2.1 The Man of Law's Tale

The Ellesmere portraitist did not have much to work on in his portrait of The Man of Law; he provided him with the "coif" that marks a Sergeant at Law, and followed what little description Chaucer provided:

       He rood but hoomly in a medlee cote,
       Girt with a ceint of silk, with barres smale;
       Of his array telle I no lenger tale.

____________________________

Short Summary:

Syrian merchants carry home to their Sultan news of the beautiful and virtuous Custance, daughter of the Emperor of Rome. He loves her unseen and agrees to adopt Christianity if she will be his wife. The Emperor agrees and Custance leaves sadly for Syria. The Sultan's mother, enraged that her son has determined to take a new faith, arranges a massacre at a welcoming banquet. All are slain except Custance, who is set adrift in a rudderless boat.  She drifts to Northumbria. She is taken in by a constable and his wife Hermengild, both of whom become Christian. An evil knight slays Hermengild and blames Custance for the deed. King Alla holds court, and the knight who accuses Custance is struck dead. Alla marries Custance. They have a male child, Maurice. Donegild, the king's mother, by falsified letters makes Alla think Custance has borne a monster, and she contrives the exile of Custance and her son. They are set adrift in the same rudderless boat in which she arrived. Alla learns the truth and slays Donegild.  Custance drifts near a castle, where the lord's steward comes aboard and tries to rape her; aided by heaven, she knocks him overboard and drifts on. A Roman senator, returning from a punitive expedition to Syria, comes upon Custance in her boat and brings her and her son to Rome. Meanwhile, King Alla has set out from for Rome to do penance for killing Donegild. Alla and Custance are reunited when Alla sees Maurice and recognizes his resemblance to Custance. She is then reunited with her father, the Emperor. Later Mauruce succeeds to the imperial throne. Alla and Custance return to Northumbria. When Alla dies, Custance returns to her father in Rome.

(Students reading this tale for the first time may find an interlinear translation helpful.)

____________________________

Contextual Information:

The Tale told by the Man of Law also appears in John Gower's Confession Amantis. That fact is important to the Introduction to The Man of Law's Tale: in that introduction, the Man of Law first praises Chaucer for his exaltation of women and he lists the heroines of Chaucer's Legend of Good Women (along with others who may or may not have been intended for later inclusion in that work). Then he says that Chaucer would never tell such "cursed stories" as the tales of Canace and Machaire and of Appolonius of Tyre. Both are stories of incest; both tales also appear in the work of his friend, John Gower in his Confessio Amantis:

For a glossed version of Gower's story of Canace and Machaire see: The Tale of Canace.

For Apollonius of Tyre see: The Confessio Amantis, Book VIII, lines 271-2028, in the electronic text collection at the University of Michigan (This is not glossed; one must use the printed version of Macaculay's edition for notes and glosses).

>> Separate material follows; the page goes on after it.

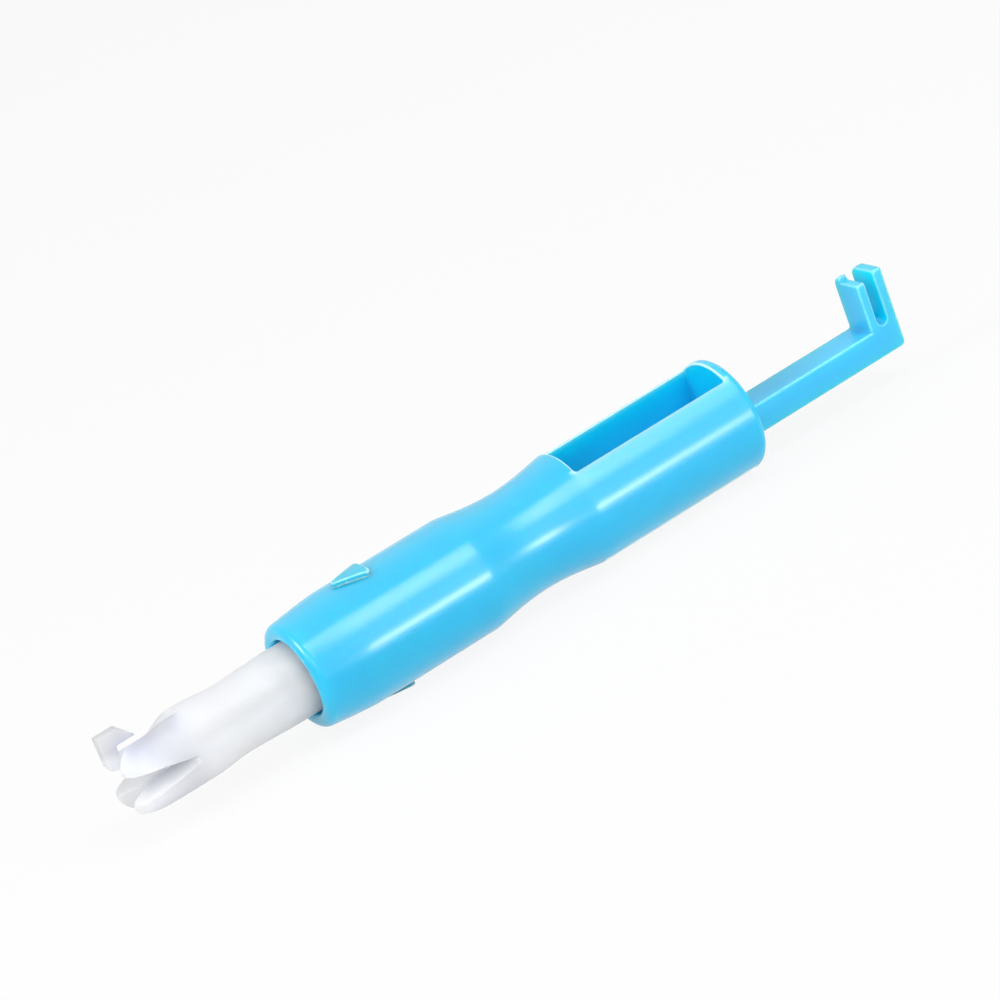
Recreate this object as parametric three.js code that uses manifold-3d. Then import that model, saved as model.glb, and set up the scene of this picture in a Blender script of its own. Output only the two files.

The story of Constance belongs to a tradition of stories of "exiled queens" -- see Margaret Schlauch, Constance and Accused Queens. In many of the stories, attempted incest is the cause of the heroine's initial exile. This is the case in Emaré, a fourteenth-century work that contains an earlier version of the story of Constance and her exile.

There is no trace of the theme of incest in the source on which both Chaucer and Gower drew for their tales of Constance. They used the same direct source, a story in Nicholas Trivet's Anglo-French Chronicle; see The Riverside Chaucer, p. 857, and Sources and Analogues of the Canterbury Tales, ed. W. F, Bryan and Germaine Dempster (Chicago, 1941; New York, 1958) . A comparison of the Man of Law's Tale and Gower's "Tale of Constance" is thus especially revealing.

        See Gower's Tale of Constance.

Since there is no incest in the tale of Constance, why Chaucer raises the subject is not at all clear; perhaps he merely wishes to needle his friend John Gower, whom he elsewhere rightly calls "moral Gower." As noted above, the Tale of Constance, which follows, is a tale that Gower also tells in his Confessio, and this is the first of a number of tales in The Canterbury Tales that have analogues in Gower's work: The Wife of Bath's Tale, The Physician's Tale, and the Manciple's Tale, like the Man of Law's Tale, have their counterparts in The Confessio Amantis. It is almost as if Chaucer is challenging his friend to a tale-telling contest of the sort that Harry Bailey establishes for the pilgrims themselves.

The most notable difference between Gower's and Chaucer's versions is obvious even on a casual reading of the two texts: Chaucer's version is cast in the elegant rime royal stanza, which Chaucer first employed in English verse, and his tale, unlike Gower's rather plain style, is cast in the elaborate high style,which his contemporaries and imitators regarded as his principal contribution to English poetry.